2016-12-31 11:13:06 | Library
101、イギリス議会は毛織物業者を保護するために綿布の使用を禁止。綿布はもっぱら対外貿易用に生産された。大西洋三角貿易が綿布生産の拡大を促し、産業革命を呼び起こす。既得権益の厚い壁は、いつの時代にも、どこにでも存在する。

102、化石燃料に依存する社会の始まりは、今から見ると極めて素朴で、紡績機のエネルギー源が必要になったことにある。モノづくりには、社会的要請の分析が前提になる。

103、産業革命以降、人類社会は石炭、次いで石油という化石燃料にエネルギーを依存する異次元の時代に突入した。

104、経済環境の激変は、一時的に経済格差を極大化した。しかし、労働運動、労働者の選挙権獲得などにより格差の解消が進み、社会は安定に向かう。グローバル化が進む現在も格差が世界規模で広がっており、その克服は日本だけではなく人類の共通課題になっている。

105、急速に進んだ「動く道路」、鉄道ネットワークの拡大は、世界をヨーロッパ中心につくりかえる役割を果たした。
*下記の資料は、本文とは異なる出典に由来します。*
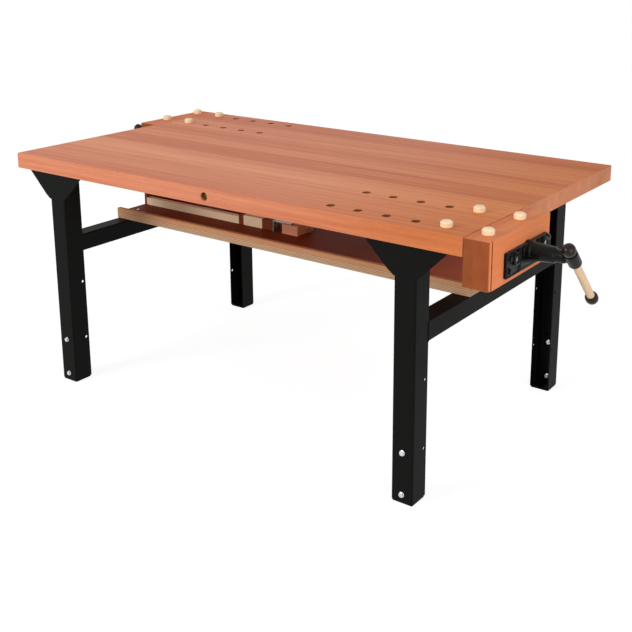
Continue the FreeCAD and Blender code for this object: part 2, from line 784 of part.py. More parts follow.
def guide_rods():
    rods = []
    for y in RODS_Y:
        finish = JAW_OUT + FACE_T + BOSS_RISE - BOSS_RECESS
        shoulder = YOKE_X + YOKE_T
        body = rod(ROD_R, finish - shoulder, vec(shoulder, y, AXIS_Z), X_AXIS)
        stud = rod(
            ROD_STUD_R, YOKE_T + YOKE_NUT + STUD_PROUD, vec(shoulder, y, AXIS_Z), -X_AXIS)
        rods.append(fuse_all([body, stud]))
    return rods


def vise_yoke():
    """Bar with three round bosses: it ties the inner ends of the guide rods and steadies the screw."""
    pieces = [box(
        YOKE_X, YOKE_X + YOKE_T, RODS_Y[0], RODS_Y[1],
        AXIS_Z - YOKE_HIGH / 2, AXIS_Z + YOKE_HIGH / 2)]
    for y in (*RODS_Y, AXIS_Y):
        pieces.append(rod(YOKE_BOSS_R, YOKE_T, vec(YOKE_X, y, AXIS_Z), X_AXIS))
    tools = [rod(PILOT_R + SCREW_CLEAR, YOKE_T, vec(YOKE_X, AXIS_Y, AXIS_Z), X_AXIS)]
    for y in RODS_Y:
        tools.append(rod(ROD_STUD_R + FASTENER_CLEAR, YOKE_T, vec(YOKE_X, y, AXIS_Z), X_AXIS))
    return cut_all(fuse_all(pieces), tools)


def vise_yoke_nuts():
    nuts = []
    for y in RODS_Y:
        seat = vec(YOKE_X, y, AXIS_Z)
        nut = hexagon(YOKE_NUT_FLATS, YOKE_NUT, seat, -X_AXIS)
        nuts.append(nut.cut(rod(ROD_STUD_R + FASTENER_CLEAR, YOKE_NUT, seat, -X_AXIS)))
    return nuts


def body_screw_spots():
    xs = (BODY_START + BODY_SCREW_IN, BODY_END - BODY_SCREW_IN)
    return [(x, AXIS_Y + side * BODY_SCREW_OFF) for x in xs for side in (-1, 1)]


def vise_body():
    """Casting screwed under the top: two rod bearings and the seat of the screw nut, tied by ribs."""
    long = BODY_END - BODY_START
    low = TOP_UNDER - BODY_FLANGE
    y0, y1 = AXIS_Y - BODY_HALF, AXIS_Y + BODY_HALF
    flange = box(BODY_START, BODY_END, y0, y1, low, TOP_UNDER)
    spots = [(x, y) for x in (BODY_START, BODY_END) for y in (y0, y1)]
    pieces = [flange.makeFillet(BODY_ROUND, vertical_edges(flange, spots))]
    core = rod(BODY_CORE_R, long, vec(BODY_START, AXIS_Y, AXIS_Z), X_AXIS)
    pieces.append(core.common(box(
        BODY_START, BODY_END, y0, y1, AXIS_Z - BODY_CORE_R, TOP_UNDER)))
    for y in RODS_Y:
        pieces.append(rod(BODY_BOSS_R, long, vec(BODY_START, y, AXIS_Z), X_AXIS))
    middle = (BODY_START + BODY_END - BODY_RIB_T) / 2
    for x in (BODY_START, middle, BODY_END - BODY_RIB_T):
        pieces.append(box(x, x + BODY_RIB_T, RODS_Y[0], RODS_Y[1], AXIS_Z, TOP_UNDER))
    body = fuse_all(pieces)
    tools = [rod(NUT_R + SCREW_CLEAR, long, vec(BODY_START, AXIS_Y, AXIS_Z), X_AXIS)]
    for y in RODS_Y:
        tools.append(rod(ROD_R + ROD_CLEAR, long, vec(BODY_START, y, AXIS_Z), X_AXIS))
    for x, y in body_screw_spots():
        tools.append(rod(BODY_SCREW_R + FASTENER_CLEAR, BODY_FLANGE, vec(x, y, low), Z_AXIS))
    return cut_all(body, tools)


def vise_body_screws():
    screws = []
    low = TOP_UNDER - BODY_FLANGE
    for x, y in body_screw_spots():
        head = hexagon(BOLT_FLATS, BOLT_HEAD, vec(x, y, low), -Z_AXIS)
        shank = rod(BODY_SCREW_R, BODY_FLANGE + BODY_SCREW_BITE, vec(x, y, low), Z_AXIS)
        screws.extend(both_ways(fuse_all([head, shank])))
    return screws


def screw_nut():
    nut = rod(NUT_R, NUT_LONG, vec(NUT_START, AXIS_Y, AXIS_Z), X_AXIS)
    return nut.cut(rod(
        SCREW_R + SCREW_CLEAR, NUT_LONG, vec(NUT_START, AXIS_Y, AXIS_Z), X_AXIS))


def bar_way(tilt):
    """Direction of the handle bar's long end, tilted from straight down."""
    return vec(0, math.sin(math.radians(tilt)), -math.cos(math.radians(tilt)))


def bar_centre():
    return vec(NOSE_X + BAR_HOLE_AT, AXIS_Y, AXIS_Z)


def vise_screw(tilt):
    """Screw with its cross sleeve for the handle bar and a pilot at the inner end."""
    way = bar_way(tilt)
    cross = rod(CROSS_R, 2 * CROSS_HALF, ORIGIN, X_AXIS)
    cross = cross.makeFillet(
        CROSS_ROUND, rim_edges(cross, 0) + rim_edges(cross, 2 * CROSS_HALF))
    cross.Placement = FreeCAD.Placement(
        bar_centre() - way * CROSS_HALF, FreeCAD.Rotation(X_AXIS, way))
    neck = rod(NECK_R, BAR_HOLE_AT, vec(NOSE_X, AXIS_Y, AXIS_Z), X_AXIS)
    shaft = rod(SCREW_R, NOSE_X - PILOT_START, vec(PILOT_START, AXIS_Y, AXIS_Z), X_AXIS)
    tail = YOKE_X - STUD_PROUD
    pilot = rod(PILOT_R, PILOT_START - tail, vec(tail, AXIS_Y, AXIS_Z), X_AXIS)
    hole = rod(
        BAR_R + BAR_CLEAR, 2 * CROSS_HALF, bar_centre() - way * CROSS_HALF, way)
    return fuse_all([cross, neck, shaft, pilot]).cut(hole)


def rim_edges(shape, x):
    """Round edges that lie in the plane across the screw at one x."""
    return [edge for edge in shape.Edges if edge.BoundBox.XLength < SAME_PLACE
            and abs(edge.BoundBox.XMin - x) < SAME_PLACE]


def thrust_collar():
    start = JAW_OUT - COLLAR_GAP - COLLAR_LONG
    ring = rod(COLLAR_R, COLLAR_LONG, vec(start, AXIS_Y, AXIS_Z), X_AXIS)
    return ring.cut(rod(SCREW_R + SCREW_CLEAR, COLLAR_LONG, vec(start, AXIS_Y, AXIS_Z), X_AXIS))


def handle_bar(tilt):
    way = bar_way(tilt)
    inset = KNOB_LONG / 2 - KNOB_SOCKET
    start = bar_centre() - way * (KNOB_UP - inset)
    return rod(BAR_R, KNOB_UP + KNOB_DOWN - 2 * inset, start, way)


def handle_knobs(tilt):
    """Both end knobs; the upper one rests on the screw's cross sleeve."""
    solids = []
    for side, reach in ((-1, KNOB_UP), (1, KNOB_DOWN)):
        way = bar_way(tilt) * side
        solids.append(end_knob(bar_centre() + way * (reach - KNOB_LONG / 2), way))
    return solids


def end_knob(mouth, way):
    """Round-bellied knob with a domed crown and a socket, drawn from its mouth outwards."""
    belly = Part.Arc(
        vec(0, KNOB_MOUTH_R, 0), vec(KNOB_WIDEST_AT, KNOB_R, 0),
        vec(KNOB_SHOULDER_AT, KNOB_SHOULDER_R, 0)).toShape()
    crown = Part.Arc(
        vec(KNOB_SHOULDER_AT, KNOB_SHOULDER_R, 0), crown_middle(),
        vec(KNOB_LONG, 0, 0)).toShape()
    front = Part.makeLine(ORIGIN, vec(0, KNOB_MOUTH_R, 0))
    middle = Part.makeLine(vec(KNOB_LONG, 0, 0), ORIGIN)
    knob = Part.Face(Part.Wire([front, belly, crown, middle])).revolve(ORIGIN, X_AXIS, 360)
    knob = knob.cut(rod(BAR_R + KNOB_CLEAR, KNOB_SOCKET, ORIGIN, X_AXIS))
    knob.Placement = FreeCAD.Placement(mouth, FreeCAD.Rotation(X_AXIS, way))
    return knob


def crown_middle():
    """Point half-way round the crown's arc, whose centre lies on the knob's axis."""
    square = KNOB_LONG ** 2 - KNOB_SHOULDER_AT ** 2 - KNOB_SHOULDER_R ** 2
    centre = square / (2 * (KNOB_LONG - KNOB_SHOULDER_AT))
    radius = KNOB_LONG - centre
    half = math.atan2(KNOB_SHOULDER_R, KNOB_SHOULDER_AT - centre) / 2
    return vec(centre + radius * math.cos(half), radius * math.sin(half), 0)


def save_vise(side, tilt):
    """Write one vise; the left one is turned to the other end."""
    place = half_turn if side == "left" else (lambda shape: shape)
    nodes = {
        "jaw": vise_jaw(),
        "plate": vise_plate(),
        "plate_bolts": vise_plate_bolts(),
        "guide_rods": guide_rods(),
        "yoke": vise_yoke(),
        "yoke_nuts": vise_yoke_nuts(),
        "body": vise_body(),
        "screw_nut": screw_nut(),
        "screw": vise_screw(tilt),
        "thrust_collar": thrust_collar(),
        "handle_bar": handle_bar(tilt),
        "handle_knobs": handle_knobs(tilt),
    }
    for name, shape in nodes.items():
        turned_shape = [place(one) for one in shape] if isinstance(shape, list) else place(shape)
        save(side + "_vise_" + name, turned_shape)
    for row, y in zip(("outer", "inner"), ROWS_Y):
        save(side + "_jaw_dog_" + row, place(dog(JAW_DOG_X, y)))
        save(side + "_top_dog_" + row, place(dog(hole_xs()[0], y)))


def save_frame():
    names = ("front_right", "front_left", "back_right", "back_left")
    for name, one_leg, one_plate in zip(names, corners(leg()), corners(head_plate())):
        save("leg_" + name, one_leg)
        save("head_plate_" + name, one_plate)
    save("head_plate_screws", head_plate_screws())
    save("foot_inserts", corners(foot_insert()))
    bolts = []
    for one in leg_bolt_sets():
        bolts.extend(corners(one))
    save("leg_bolts_and_nuts", bolts)
    save("rail_right", rail())
    save("rail_left", half_turn(rail()))
    save("rail_end_plates", corners(rail_end_plate()))


def save_shelf():
    save("shelf_panel", shelf_panel())
    save("shelf_lips", both_ways(shelf_lip()))
    save("shelf_screws", [shelf_screw(x, y) for x, y in shelf_screw_spots()])
    save("shelf_end_board", shelf_end_board())
    save("shelf_strip", shelf_strip())
    blocks = [shelf_block(STRIP_END, BLOCK_A_END), shelf_block(PALE_END, BLOCK_B_END)]
    save("shelf_blocks", blocks)
    save("shelf_pale_block", shelf_block(BLOCK_A_END, PALE_END))
    save("shelf_angle", shelf_angle())
    save("shelf_stop_block", shelf_stop_block())
    save("shelf_stop_bolts", shelf_stop_bolts())


os.makedirs("parts", exist_ok=True)
save("bench_top", bench_top())
save("tie_rod", tie_rod())
save("tie_rod_nuts", tie_rod_nuts())
save_frame()
save_shelf()
save("vise_body_screws", vise_body_screws())
save_vise("right", RIGHT_TILT)
save_vise("left", LEFT_TILT)
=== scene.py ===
"""Woodworking bench with two end vises, dressed for the camera.

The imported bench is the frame: every solid keeps its place and size.  Each class below takes one
sub-assembly of it and gives its solids their timber, paint or metal.  It adds the pieces that are too fine
for a solid, which are weld beads, screw threads and washers, and it stands finer forms in for the vises'
iron castings, their screws and the knobs of their handles.
"""

from __future__ import annotations

import logging
import math
from collections.abc import Sequence
from dataclasses import dataclass
from enum import Enum
from functools import cache

import bmesh
import bpy
import numpy as np
from mathutils import Matrix, Vector


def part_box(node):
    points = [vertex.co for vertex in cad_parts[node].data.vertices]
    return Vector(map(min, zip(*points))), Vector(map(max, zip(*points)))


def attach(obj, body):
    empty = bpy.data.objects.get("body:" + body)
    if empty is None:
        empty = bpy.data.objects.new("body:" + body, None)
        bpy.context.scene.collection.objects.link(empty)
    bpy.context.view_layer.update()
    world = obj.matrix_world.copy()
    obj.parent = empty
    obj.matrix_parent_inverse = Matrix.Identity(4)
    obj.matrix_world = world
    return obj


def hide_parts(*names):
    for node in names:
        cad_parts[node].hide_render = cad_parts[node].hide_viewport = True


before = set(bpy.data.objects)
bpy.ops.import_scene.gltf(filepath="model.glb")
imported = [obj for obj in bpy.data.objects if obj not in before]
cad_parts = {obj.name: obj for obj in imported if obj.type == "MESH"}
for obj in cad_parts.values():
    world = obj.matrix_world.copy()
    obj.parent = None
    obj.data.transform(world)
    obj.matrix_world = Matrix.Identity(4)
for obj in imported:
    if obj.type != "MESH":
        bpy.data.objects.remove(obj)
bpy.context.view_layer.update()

LOG = logging.getLogger("bench")
FULL_TURN = 2.0 * math.pi

Socket = bpy.types.NodeSocket
Wired = Socket | float | tuple[float, ...]
Sockets = Sequence[tuple[str, str]]
Point = tuple[float, float]
Triple = tuple[float, float, float]


class Grain(Enum):
    """The direction that the fibres of a board run in."""

    LENGTH = "X"
    DEPTH = "Y"
    HEIGHT = "Z"


class Side(Enum):
    """Which end of the bench a vise is on; the value turns the right vise's drawing into that side's."""

    RIGHT = 1.0
    LEFT = -1.0

    @property
    def word(self) -> str:
        """The side's word in the names of nodes and bodies."""
        return self.name.lower()


@dataclass(frozen=True)
class Colour:
    """A colour written as display values from 0 to 255."""

    red: float
    green: float
    blue: float

    def rgba(self) -> tuple[float, float, float, float]:
        """The colour as linear values with full alpha.

        Returns:
            Four numbers, each display value undone by the standard curve: divided by 12.92 near black, and
            otherwise shifted, scaled and raised to 2.4.
        """
        shares = np.array([self.red, self.green, self.blue]) / 255.0
        linear = np.where(shares <= 0.04045, shares / 12.92, ((shares + 0.055) / 1.055) ** 2.4)
        return (*[float(value) for value in linear], 1.0)


# ---- shader nodes ----

# Shares of a stave's width at which its glue line is full and gone.
SEAM_FULL, SEAM_GONE = 0.004, 0.016
# How far each stave's pattern is read from its neighbour's: a step for its heart, then along and across.
STAVE_STEP, STAVE_ALONG, STAVE_ACROSS = 0.618, 3.7, 2.3
# How many features each noise of the timber has to a metre, with the grain and across it, and what it does.
SWAY_SCALE, SWAY_REACH = (2.2, 4.0, 4.0), 0.02
BAND_SCALE, BAND_SHARE = (1.6, 70.0, 70.0), 1.6
FIBRE_SCALE, FIBRE_ROUGH = (9.0, 520.0, 520.0), 0.16
FLECK_SCALE, FLECK_FROM, FLECK_TO = (150.0, 1100.0, 1100.0), 0.62, 0.72
FLECK_SHADE, FLECK_DEPTH = 0.1, 0.6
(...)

106、地球規模での鉄道ネットワークづくりに、技術、機材、資本を提供したのがイギリスだった。イギリスは鉄道、蒸気船の定期航路の世界化で、「世界の工場」の地位を獲得した。地球規模のインフラ整備で、巨利を得た。

107、産業革命により都市が「生産の場」となって膨張を続ける。都市を支える鉄道・蒸気船の高速ネットワークが地球の姿を一新させる役割を果たした。

108、ボストン茶会事件後に本国軍の駐屯が始まり、レキシントンで軍事衝突が起こり、「コモン・センス」(トマス・ペインのベストセラー)が「独立」を自覚させたことで独立戦争への転換の動きが強まる。いきなり独立戦争が起こったわけではない。

109、植民地ではイギリス国王の支配を否定するための論理として社会契約説が援用され、民意を集約する議会を中心に据えた最初の国民国家が成立することになる。法治主義が封建的な人治主義に代わっていく。

110、教科書の記述では、フランス革命から市民革命が始まるような印象を受けるが、広い視野でとらえるとフランス革命は政治的にも思想的にもアメリカ独立戦争に連続して起こった事件だ。